I have an example, here. I'll send out the deck. I don't think you can read the example. But, basically, there's a least one interesting pattern that we do here. And so, when we first started trying to explore this kind of representation, we focused very much on whether or not there's ... "Is this a nullable type or a non-nullable type?" Because the idea is, is that, "Hey, if I know this was a non-nullable type, I can make my code much more efficient."

But what we found was, is that, at least in many of the use cases that I was interacting with, people generally mark things as nullable types even if there are rarely nulls. Okay? And so, for example, with Parquet, and historically, with Parquet, most of the engines would never even write a non-nullable type into Parquet. I'm not even sure if today the C++ library supports it.

Jacques Nadeau:

It does. Okay. Well, there's an example. But a lot of them didn't. An so, basically, you'd see this stuff where it was basically annotated as nullable, but then the nulls are very, very rare.

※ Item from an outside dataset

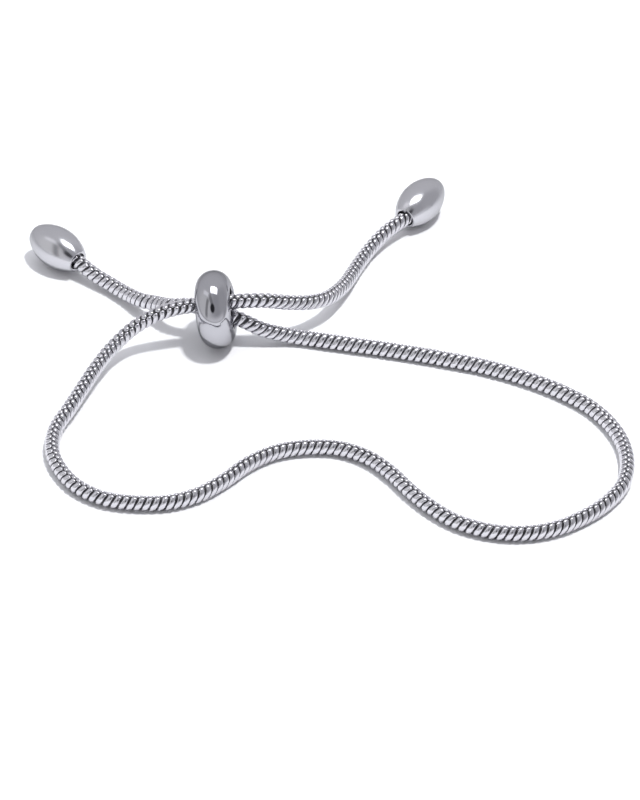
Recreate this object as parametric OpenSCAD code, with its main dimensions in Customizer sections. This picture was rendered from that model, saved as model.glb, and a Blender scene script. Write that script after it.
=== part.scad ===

And so what we decided to do, and we do this in several places, is that, rather than try to manage both nullable and non-nullable data at a schema level, we actually manage it at a word level. And so we will, in many cases, look at 64 values, see whether or not they're valid, or not valid, or partially not. And then we have separate code at that level. And so that allows us to take advantage of it. Even if you annotated the data as nullable, we're just actually just doing the observation to say, "Hey, this data actually has no nulls in it, so we can skip over that piece of code." And then, actually, in, at least, my experience, at least the code that we worked on, has vastly simplified our code and actually improved performance.

The other example I was going to do ... I think this is the last one I have. Yeah. I think it's the last one I have. Is when you're shuffling data in Arrow, it starts to become a little bit of a problem here as well, because Arrow is really nice for a lot of things, but buffering ... It's kind of expensive. And so if you're going to try to shuffle a bunch of data between two different nodes, then you actually need to maintain a batch for each of the target locations that you're sending the data, and as batches get bigger, then these batches actually ... Over the cluster. And so if you're dealing with ... So in some of our larger scenarios, we might be dealing with 500 nodes with 25 or 50 threads per node, interacting across two ... Basically doing an end-to-end-way shuffle.

And so what happens is, is that the Arrow representation, you're like, "Oh, shoot, my buffers for the shuffle are extraordinarily expensive." And so we basically did two things here in terms of the ... One thing in the pattern, and one thing in the performance. And so, originally, we were actually doing the shuffle in what I would describe as a more rowwise approach. The algorithm was rowwise, bu the representation was columnar. And so we were seeing not that great of performance, and we also had this problem with too much memory.

And so the first thing we did, is we actually started to support muxing and demuxing inside of the shuffle. Okay? And so, what we would do is we'd say, "Hey, there might be K nodes, and there's N threads total across all the K nodes. Why don't we take each node and mux to a single [inaudible 00:32:44] before we actually do the partitioning for the shuffle?" And, initially, we were like, "Well, that's going to be concerning, because all of a sudden one thread is doing the work of many threads."

But what we found is, is by changing the pattern of the actual code to a fully columnar shuffling pattern, where we actually go through all the values, identify all their target values, and then come up with a pattern of exactly how far we can copy down before we actually need to flush any of the things, and basically do that a column at a time ... If you see here, we basically generate a bucket vector. We then, field by field, go through and do the bucket vector transposer shuffle, and then we can flush those things out. And so we can still do that gallery right at the end, and we do all this work in the middle. But this was a way that we solve both the buffering problem and didn't suffer from the fact that we were bringing this all back into a single thread.

So, another example of code ... One last example. This one's quick. So one of the nice things I kind of noted earlier is, is that one of the common patterns that we see when working with data is it might have a list of things inside of a record. And one of the things that people commonly want to do is they want to unroll that list and turn it into separate records because they want to work with it more relationally. And so one of the nice things that we can do with the Arrow representation is, is that basically we can unroll the list by basically dropping the offset vector and basically re-treeing the data. We actually never have to rewrite the struct vector.

Now, the one thing that we do, at least in our case, is that we do sub-divide the inner vectors if the lists are too long, so that we can stay within our target batch size. So you'll see that I may have take those three vectors, and then I turned them into individual sub-vectors. And so we actually have ... At least, in the Java library, we have this concept of what's a split transfer. Which is the ability to subdivide a vector, but only rewrite the minimum amount that's required to start that as a new vector.

And so in a normal case, like an integer vector, basically the only thing you have to do is make sure that you move any of the validity vector if you don't have the correct offset. In something like a variable-width vector, you have to rewrite the offsets themselves.

So, anyway, that's what I had. A bunch of things coming. Love you to all join the community.